Electrostatic Precipitator with a Superhydrophobic Coating for Efficient Filtration of Submicron Particles

Electrostatic precipitators (ESPs) have been extensively exploited owing to their cost-effectiveness and low-maintenance options in buildings. However, existing ESPs have low filtration efficiency for submicron particles and inefficient cleaning after dust loading. Here, an ESP with a superhydrophobic coating was proposed, and the effects of the electrode gap, charging voltage, air velocity and electric field strength of the ESP on submicron particles were considered. The results revealed that the contact angle and sliding angle of the water on the coating surface were 158.0° ± 1.1° and 2.1° ± 0.5°, respectively, due to the combination of low-surface-energy groups and highly rough structures. The filtration efficiency of the submicron particles increased with increasing charging voltage and electric field strength but decreased with increasing air velocity and electrode gap.

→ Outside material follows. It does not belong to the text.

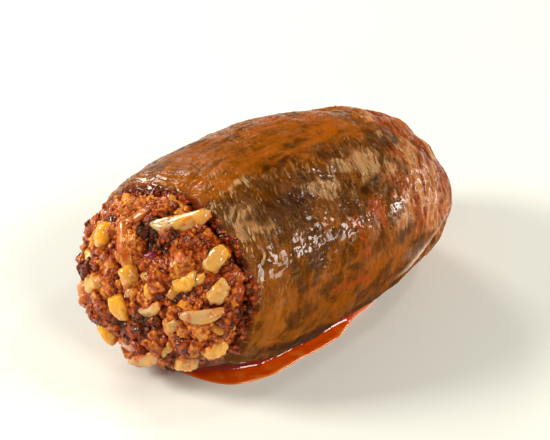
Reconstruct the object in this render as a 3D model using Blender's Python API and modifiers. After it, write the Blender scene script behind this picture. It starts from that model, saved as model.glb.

When the air velocity was 2.5 m/s, the filtration efficiency of the ESP for 0.3–0.5 μm particles reached 96.5%. The filtration efficiency remained relatively high for 28 days, with an average of 95.6%. The filtration efficiency of the ESP for 0.3–0.5 μm particles can be restored to 99.8% of the initial efficiency, while the restoration of existing ESP is 67.5%. The ESP can maintain the filtration efficiency of 0.3–0.5 μm particles at approximately 95.0% after six cycles. The proposed ESP has great air filtering potential in ventilation systems for clean and sustainable building environments.